Richard Carson, economic adviser to Citizens for Limited Growth and an angry critic of Andrews’ “illegal” tactics throughout the campaign, conceded that the builders’ get-out-the-vote effort was worth “5 or 10” percentage points on Election Day. The four slow-growth measures, all of which would have limited home building and protected environmentally sensitive lands from construction, lost by 11 to 17 points.

“My assessment is 5 or 10%, which is a big effect for get out the vote,” Carson said. “That’s not taking anything away from them.”

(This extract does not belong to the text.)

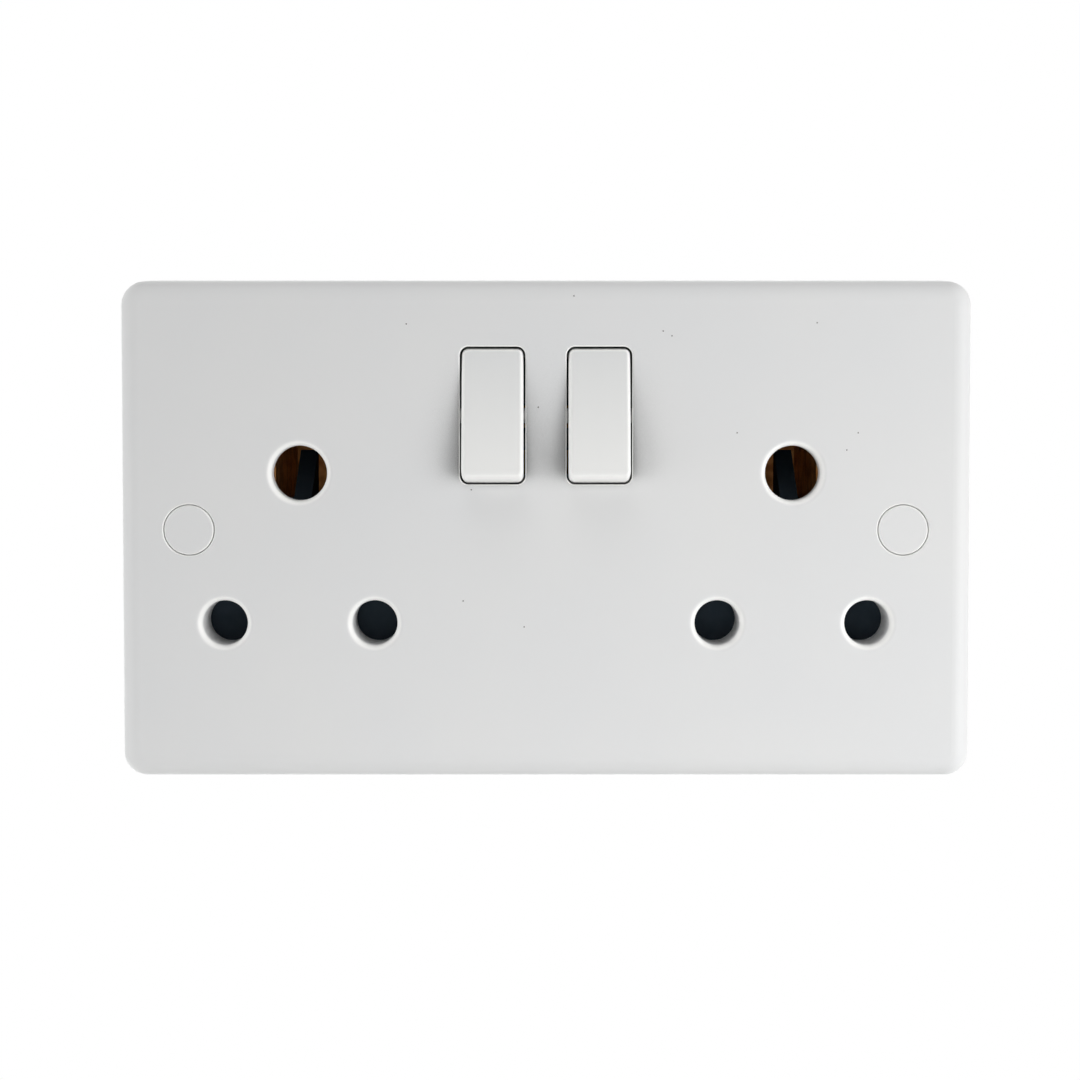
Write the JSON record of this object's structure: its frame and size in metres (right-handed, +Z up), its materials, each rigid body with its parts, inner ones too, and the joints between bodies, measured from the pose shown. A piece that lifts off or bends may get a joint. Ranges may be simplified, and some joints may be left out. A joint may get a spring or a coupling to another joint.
{
  "type": "switched double socket",
  "caption": "Two-gang wall socket with two rocker switches, shuttered round-pin outlets and screw terminals behind.",
  "frame": {"origin": "centre of the plate, on the plane of the wall's surface", "axes": "+X right as seen from the room, +Z up, +Y into the wall; the face looks along -Y"},
  "size_m": [0.1456, 0.0355, 0.0856],
  "materials": {
    "face_moulding": "moulded, semi gloss",
    "switch_moulding": "moulded, semi gloss",
    "cap_moulding": "moulded, semi gloss",
    "base_moulding": "moulded, satin",
    "shutter_moulding": "moulded, satin",
    "plunger_moulding": "moulded, satin",
    "brass": "stamped",
    "silver": "rivet face",
    "plated_steel": "zinc plated",
    "spring_steel": "drawn wire"
  },
  "bodies": {
    "housing": {"front_plate": "face_moulding", "rear_moulding": "base_moulding", "tray_screws": "plated_steel", "live_bar": "brass", "neutral_bar": "brass", "earth_bar": "brass", "fixed_tip_left": "silver", "live_contact_left": "brass", "neutral_contact_left": "brass", "earth_contact_left": "brass", "shutter_spring_left": "spring_steel", "fixed_tip_right": "silver", "live_contact_right": "brass", "neutral_contact_right": "brass", "earth_contact_right": "brass", "shutter_spring_right": "spring_steel", "live_terminal": "brass", "earth_terminal": "brass", "neutral_terminal": "brass"},
    "rocker_left": {"rocker_left": "switch_moulding", "plunger_spring_left": "spring_steel"},
    "plunger_left": {"plunger_left": "plunger_moulding"},
    "moving_contact_left": {"moving_contact_left": "brass", "moving_tip_left": "silver"},
    "shutter_left": {"shutter_left": "shutter_moulding"},
    "screw_cap_left": {"screw_cap_left": "cap_moulding"},
    "rocker_right": {"rocker_right": "switch_moulding", "plunger_spring_right": "spring_steel"},
    "plunger_right": {"plunger_right": "plunger_moulding"},
    "moving_contact_right": {"moving_contact_right": "brass", "moving_tip_right": "silver"},
    "shutter_right": {"shutter_right": "shutter_moulding"},
    "screw_cap_right": {"screw_cap_right": "cap_moulding"},
    "live_clamp_screw": {"live_clamp_screw": "plated_steel"},
    "earth_clamp_screw": {"earth_clamp_screw": "plated_steel"},
    "neutral_clamp_screw": {"neutral_clamp_screw": "plated_steel"}
  },
  "joints": [
    {"name": "rocker_left_pivot", "type": "hinge", "parent": "housing", "child": "rocker_left", "pos_m": [-0.009, -0.0065, 0.0193], "axis": [1, 0, 0], "range_deg": [0, 16]},
    {"name": "plunger_left_slide", "type": "slide", "parent": "rocker_left", "child": "plunger_left", "axis": [0, -0.9903, 0.1392], "range_m": [0, 0.0006], "stiffness_N_per_m": 300, "springref_m": -0.004, "deforming": ["plunger_spring_left"]},
    {"name": "moving_contact_left_pivot", "type": "hinge", "parent": "housing", "child": "moving_contact_left", "pos_m": [-0.009, 0.0075, 0.0193], "axis": [1, 0, 0], "range_deg": [-12.8, 0]},
    {"name": "shutter_left_slide", "type": "slide", "parent": "housing", "child": "shutter_left", "axis": [0, 0, -1], "range_m": [0, 0.0082], "stiffness_N_per_m": 60, "springref_m": -0.006, "deforming": ["shutter_spring_left"]},
    {"name": "screw_cap_left_pull", "type": "slide", "parent": "housing", "child": "screw_cap_left", "axis": [0, -1, 0], "range_m": [0, 0.012]},
    {"name": "rocker_right_pivot", "type": "hinge", "parent": "housing", "child": "rocker_right", "pos_m": [0.009, -0.0065, 0.0193], "axis": [1, 0, 0], "range_deg": [0, 16]},
    {"name": "plunger_right_slide", "type": "slide", "parent": "rocker_right", "child": "plunger_right", "axis": [0, -0.9903, 0.1392], "range_m": [0, 0.0006], "stiffness_N_per_m": 300, "springref_m": -0.004, "deforming": ["plunger_spring_right"]},
    {"name": "moving_contact_right_pivot", "type": "hinge", "parent": "housing", "child": "moving_contact_right", "pos_m": [0.009, 0.0075, 0.0193], "axis": [1, 0, 0], "range_deg": [-12.8, 0]},
    {"name": "shutter_right_slide", "type": "slide", "parent": "housing", "child": "shutter_right", "axis": [0, 0, -1], "range_m": [0, 0.0082], "stiffness_N_per_m": 60, "springref_m": -0.006, "deforming": ["shutter_spring_right"]},
    {"name": "screw_cap_right_pull", "type": "slide", "parent": "housing", "child": "screw_cap_right", "axis": [0, -1, 0], "range_m": [0, 0.012]},
    {"name": "live_clamp_screw_travel", "type": "slide", "parent": "housing", "child": "live_clamp_screw", "axis": [0, -1, 0], "range_m": [0, 0.004]},
    {"name": "earth_clamp_screw_travel", "type": "slide", "parent": "housing", "child": "earth_clamp_screw", "axis": [0, -1, 0], "range_m": [0, 0.004]},
    {"name": "neutral_clamp_screw_travel", "type": "slide", "parent": "housing", "child": "neutral_clamp_screw", "axis": [0, -1, 0], "range_m": [0, 0.004]}
  ],
  "couplings": [
    {"joint": "moving_contact_left_pivot", "follows": "rocker_left_pivot", "ratio": -0.8},
    {"joint": "moving_contact_right_pivot", "follows": "rocker_right_pivot", "ratio": -0.8}
  ]
}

But Carson hastened to add that “this is not a volunteer effort in the sense that the Dukakis people had a phone bank going. No one was paying the Dukakis people to call. Employers were not giving the Dukakis people time off to make phone calls.”

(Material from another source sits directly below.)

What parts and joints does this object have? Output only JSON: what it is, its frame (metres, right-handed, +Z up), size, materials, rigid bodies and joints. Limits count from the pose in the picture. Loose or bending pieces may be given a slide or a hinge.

And, noting that the builders spent $208,000 on phone banks before the final campaign finance disclosure deadline, Oct. 22, Carson said that “it’s just one more indication of what having that much money will do for you. Anybody would like to be able to run that sort of operation.”

Lopsided Campaign Funds

All told, the builders spent $2.4 million on the election, dwarfing the campaign budgets of their two major rivals. Citizens for Limited Growth spent about $75,000 attempting to win passage of Propositions D and J. The Coalition for a Balanced Environment spent about $182,000 supporting Propositions B and H.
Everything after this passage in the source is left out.